BY MACHEL WAIKENDA
Corruption has a devastating effect on the nation’s progress especially in public service. It costs government billions of shillings every year, through loss of revenue and revolving funds that could have been spent on delivering services.
We are told that Kenya has lost an estimated Sh4 trillion to corruption since 2000. This is almost four times our current national budget and it is clear that this is money that can help us achieve the much needed development in the country.
Where resources are scarce, corruption is a demonic vice threatening to tear apart our nation’s economic fabric and must be exorcised from a multi-level approach through civic education, improved legal framework and strengthening of both public and private sector institutions.
It seems grand corruption has become so entrenched in the Kenyan mindset that it should be declared a clear and present danger and a national disaster.
No ethnic formation, interest group, religious order or geographical locale appears exempt. From Mombasa to Busia, Kisumu to Tana River, Mandera to Taita Taveta, Turkana to Kisii and all counties in between, there is a common narrative that is all-too-familiar.
The press is awash with stories of government officials, constitutional office holders, former civil servants and the now infamous “tender-preneurs” locked in a feeding frenzy to line personal pockets.
It has become a national pastime to clean out the public purse through direct cash withdrawals, solicitations, un-receipted allowances, nepotism, inflating bills through a network of cronies and old school networks. Local and foreign courts are being treated to bizarre tales of brazen looting and high-level bribery, now termed euphemistically as “chicken sharing”.
Few and far between are such narratives as that of the late Nelson Mandela and recently, that of the “world’s poorest president Jose Mujica” retiring this week. Theirs was a humbling example to all humanity as they lived as an example to all of us who are already in leadership positions, or even those aspiring to ascend to public office.
Their simplicity, respect for their subjects and family values will be sorely missed.
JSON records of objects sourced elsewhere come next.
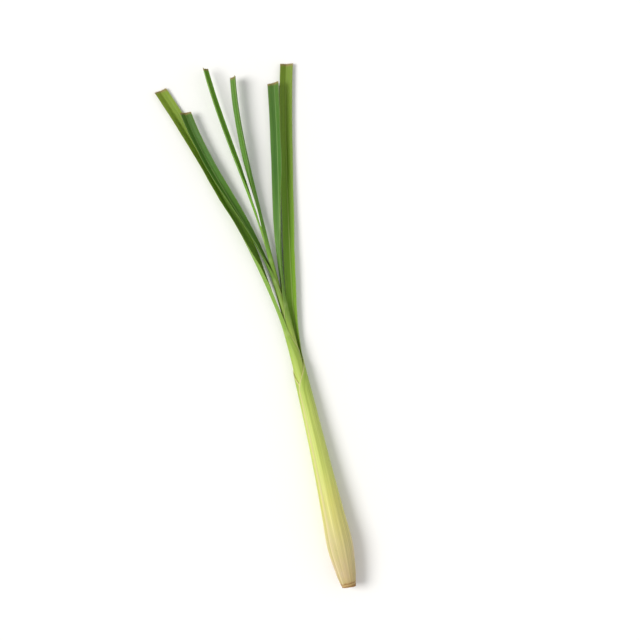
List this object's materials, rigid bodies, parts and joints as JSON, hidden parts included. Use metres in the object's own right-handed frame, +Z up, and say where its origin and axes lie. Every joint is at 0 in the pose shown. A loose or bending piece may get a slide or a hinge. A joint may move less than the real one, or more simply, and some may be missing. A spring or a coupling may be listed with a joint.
{
  "type": "lemongrass stalk",
  "caption": "Cut lemongrass stalk lying down, with a pale bulb at one end and a rolled shank that opens into a fan of long folded green leaf blades cut square at the tips",
  "frame": {"origin": "middle of the bounding box's footprint, on the surface that the stalk lies on", "axes": "+Y along the stalk from the cut stem to the cut blade tips, +X across the fan of blades, +Z up"},
  "size_m": [0.1158, 0.4415, 0.0212],
  "materials": {
    "stem": "raw cut stem, pale tan and fibrous, matt",
    "outer_leaf": "waxy satin leaf: cream and faint lilac at the bulb, yellow-green up the sheath, green along the blade",
    "leaf": "waxy satin leaf: cream low in the roll, fresh green to blue-green along the blade, dried tan at the cut tip",
    "inner_leaf": "waxy satin leaf, younger and a little yellower green, dried tan at the cut tip"
  },
  "bodies": {
    "root": {"stem_base": "stem", "leaf_1": "outer_leaf", "leaf_2": "leaf", "leaf_3": "leaf", "leaf_4": "leaf", "leaf_5": "inner_leaf", "heart_leaf": "inner_leaf"}
  },
  "joints": []
}
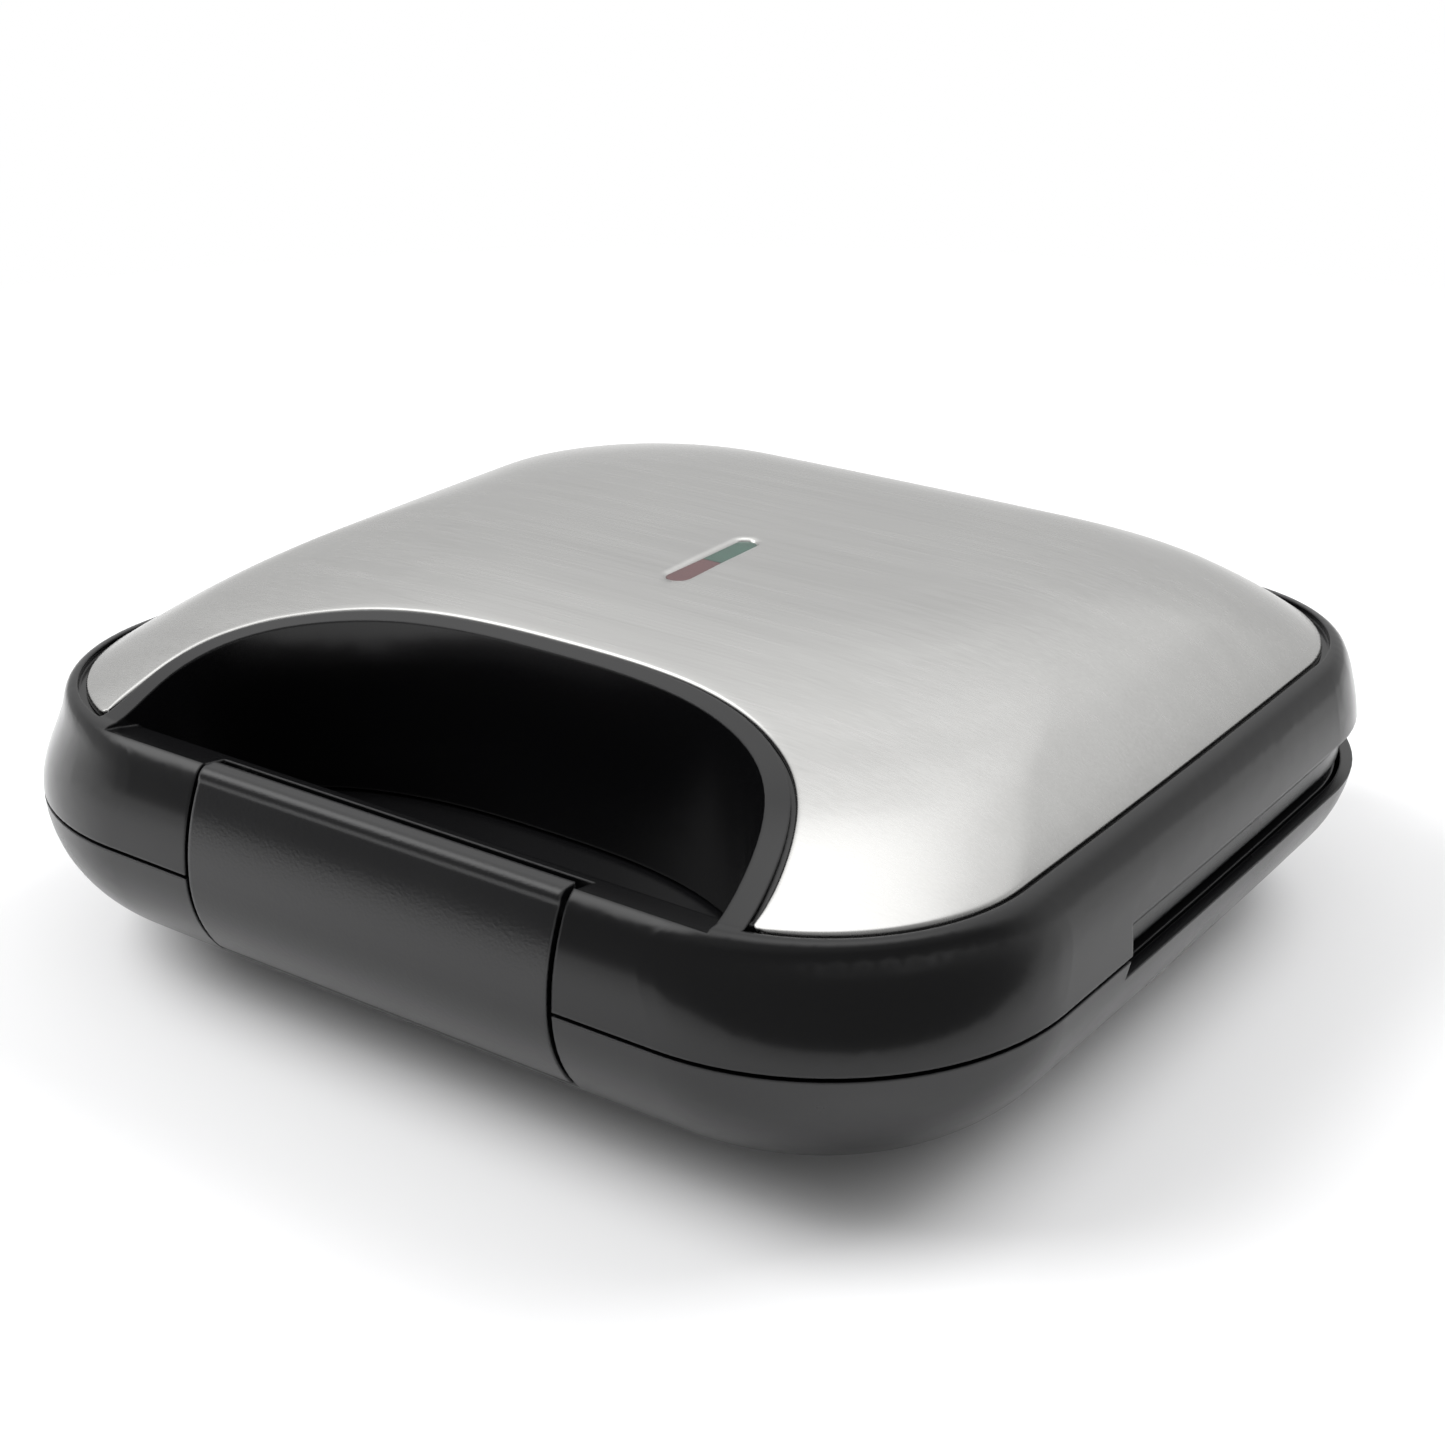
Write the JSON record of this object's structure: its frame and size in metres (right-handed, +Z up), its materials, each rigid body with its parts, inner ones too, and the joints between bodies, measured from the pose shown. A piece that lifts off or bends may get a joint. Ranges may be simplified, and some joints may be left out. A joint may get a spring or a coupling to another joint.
{
  "type": "panini press",
  "caption": "Closed panini press: brushed steel lid cover over a black moulded lid with a hand recess, front latch, hinged base, ribbed plates and rubber feet.",
  "frame": {"origin": "on the surface it stands on, under the middle of its outline", "axes": "+X to the right seen from the front, -Y towards the handle, +Z up"},
  "size_m": [0.2298, 0.2278, 0.0745],
  "materials": {
    "gloss_black": "moulded gloss black plastic",
    "satin_black": "moulded satin black plastic",
    "latch_black": "fine textured black plastic",
    "steel_skin": "brushed stainless steel, brushed from side to side",
    "pin_steel": "turned steel",
    "screw_steel": "zinc plated steel",
    "red_lens": "translucent red brown plastic",
    "green_lens": "translucent green plastic",
    "lamp_glass": "clear glass",
    "white_plastic": "heat resistant off-white moulding",
    "plate_coating": "non-stick coated cast aluminium",
    "sheet_aluminium": "pressed bright sheet",
    "element_steel": "heat tinted steel",
    "fuse_sleeve": "woven sleeve",
    "lead_insulation": "silicone insulated wire",
    "gland_rubber": "moulded bush",
    "foot_rubber": "moulded rubber",
    "label_foil": "blank silver foil label"
  },
  "bodies": {
    "base": {"lower_housing": "satin_black", "lower_bezel": "satin_black", "lower_grill_plate": "plate_coating", "lower_plate_screws": "screw_steel", "lower_reflector": "sheet_aluminium", "lower_reflector_screws": "screw_steel", "lower_heating_element": "element_steel", "lower_thermal_fuse": "fuse_sleeve", "lower_leads": "lead_insulation", "hinge_pin_left": "pin_steel", "hinge_pin_right": "pin_steel", "foot_front_left": "foot_rubber", "foot_front_right": "foot_rubber", "foot_rear_left": "foot_rubber", "foot_rear_right": "foot_rubber", "thermostat": "element_steel", "terminal_block": "white_plastic", "terminal_screws": "screw_steel", "cord_gland": "gland_rubber", "cord_clamp": "white_plastic", "cord_clamp_screws": "screw_steel", "rating_label": "label_foil"},
    "lid": {"upper_housing": "gloss_black", "steel_cover": "steel_skin", "upper_bezel": "satin_black", "latch_pins": "pin_steel", "indicator_lens_red": "red_lens", "indicator_lens_green": "green_lens", "lamp_holder": "white_plastic", "lamp_holder_screws": "screw_steel", "indicator_lamps": "lamp_glass", "upper_grill_plate": "plate_coating", "upper_plate_screws": "screw_steel", "upper_reflector": "sheet_aluminium", "upper_reflector_screws": "screw_steel", "upper_heating_element": "element_steel", "upper_thermal_fuse": "fuse_sleeve", "upper_leads": "lead_insulation"},
    "latch": {"latch": "latch_black"}
  },
  "joints": [
    {"name": "lid_hinge", "type": "hinge", "parent": "base", "child": "lid", "pos_m": [0, 0.1092, 0.03525], "axis": [-1, 0, 0], "range_deg": [0, 100]},
    {"name": "latch_pivot", "type": "hinge", "parent": "lid", "child": "latch", "pos_m": [0, -0.1059, 0.0492], "axis": [-1, 0, 0], "range_deg": [0, 30]}
  ]
}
That they were never caught with hand firmly in the public till speaks volumes about being servant leaders.
Hereabouts, however, all election cycles mirror one another as all candidates pledge to fight for and uphold national unity, promise hope and change. All political manifestos express and profess abhorrence to graft and preach a unifying agenda, all the while, vilifying the existing Establishment. But once aboard the gravy train, all pretensions are cast to the four winds.
No empty public space is left for its true purpose and grabbing has become endemic. Foreign trips have become the norm rather than the exception consuming taxpayer funds that would be better utilized in fighting widespread poverty, equipping hospitals with equipment and sorely-needed medicine, paying county staff, building and equipping schools, paying bursaries to needy pupils, developing roads, rail and energy infrastructure, as well as creating job opportunities to thousands of unemployed youths.
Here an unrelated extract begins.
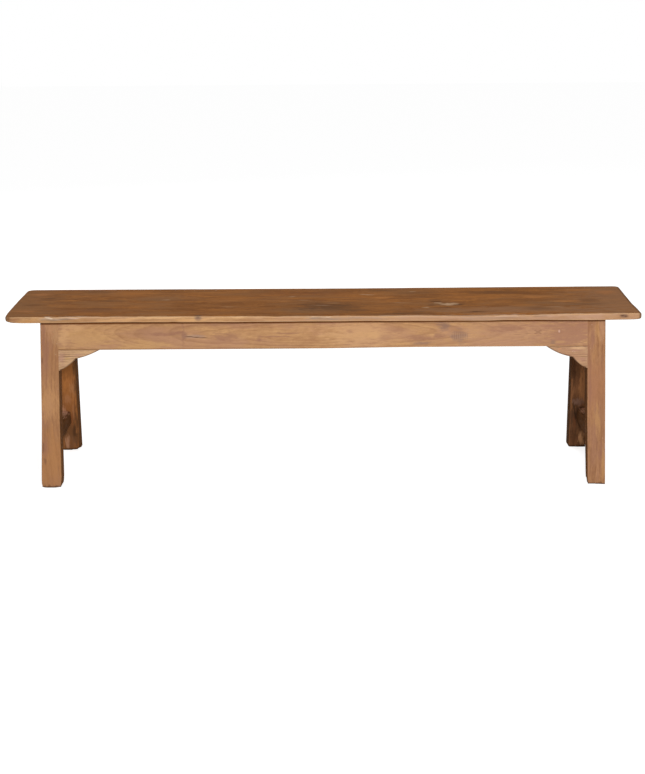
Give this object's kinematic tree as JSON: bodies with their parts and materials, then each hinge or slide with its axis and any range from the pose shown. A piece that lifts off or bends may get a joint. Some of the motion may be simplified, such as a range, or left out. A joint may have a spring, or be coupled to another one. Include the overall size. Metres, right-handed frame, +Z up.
{
  "type": "backless rustic bench",
  "caption": "Long backless wooden bench: single plank seat on four raked legs, aprons with scalloped corner brackets and low end stretchers.",
  "frame": {"origin": "on the floor, below the middle of the seat", "axes": "+X along the bench towards its right end as seen from the front, +Y from the front to the back, +Z up"},
  "size_m": [1.6296, 0.374, 0.45],
  "materials": {
    "seat_wood": "worn dark plank with a thin wax, lighter where the front edge is rubbed",
    "frame_wood": "honey brown planed wood with straight grain and a few knots",
    "peg_wood": "plain turned pegs, end grain showing",
    "screw_steel": "dull countersunk screws"
  },
  "bodies": {
    "root": {"back_apron": "frame_wood", "back_apron_pegs": "peg_wood", "back_left_bracket": "frame_wood", "back_left_bracket_dowels": "peg_wood", "back_left_leg": "frame_wood", "back_right_bracket": "frame_wood", "back_right_bracket_dowels": "peg_wood", "back_right_leg": "frame_wood", "front_apron": "frame_wood", "front_apron_pegs": "peg_wood", "front_left_bracket": "frame_wood", "front_left_bracket_dowels": "peg_wood", "front_left_leg": "frame_wood", "front_right_bracket": "frame_wood", "front_right_bracket_dowels": "peg_wood", "front_right_leg": "frame_wood", "left_batten": "frame_wood", "left_batten_screws": "screw_steel", "left_end_rail": "frame_wood", "left_end_rail_pegs": "peg_wood", "left_end_rail_screws": "screw_steel", "left_stretcher": "frame_wood", "left_stretcher_pegs": "peg_wood", "middle_batten": "frame_wood", "middle_batten_screws": "screw_steel", "right_batten": "frame_wood", "right_batten_screws": "screw_steel", "right_end_rail": "frame_wood", "right_end_rail_pegs": "peg_wood", "right_end_rail_screws": "screw_steel", "right_stretcher": "frame_wood", "right_stretcher_pegs": "peg_wood", "seat_plank": "seat_wood"}
  },
  "joints": []
}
Shamelessly, many public officials parade batteries of legal teams whenever various taskforce reports, peoples’ watchdogs, parliamentary committees, and annual Auditor General exposés expose them. Reports of billions of shillings stashed in foreign bank accounts have made us laughing stock every time we go around the world with begging bowl in hand.
Not even students have been spared as we have seen incidents of exam cheating, most probably with the collusion of teachers and education sector officials. Even getting into public entities such as the police force and the military is highly ridden with corruption. These officers then spend most of their time trying to get back their money instead of serving Kenyans.
The government has laid out strategies to curb this vicious and lethal practice through key constitutional bodies like Ethics and Anti-Corruption Commission and the directorate of Criminal Investigations.
However, there is also overriding need to develop sustainable Anti-Corruption Strategy that tries to deal with corruption in a holistic way including coming up with a toll-free anti-corruption hotline where incidents of corruption can be reported anonymously.
We also need comprehensive financial audits with true reflections of the actual and strengthening investigating units to root out corruption in the public sector. There must be follow up and actionable mechanisms that can be used to deal with issues arising from these audits.
Who will hold the moral high ground and shine the torch of shame on the dark recesses our public officers crawl through? Who among us will be the role models our gullible youth sorely need in their formative years?
How punitive should our laws be in criminalizing grand corruption? Even the voice of reason that should be religious leaders is tainted with leaders who preach water and gulp down the proverbial wine! Where did the rain start beating us and where shall we find veritable public servants?
It is a participatory national and collective course all Kenyans must spearhead for posterity. Corruption will continue to kill our economy if we continue to let it become a norm in Kenya and all must work to ensure that it is eradicated.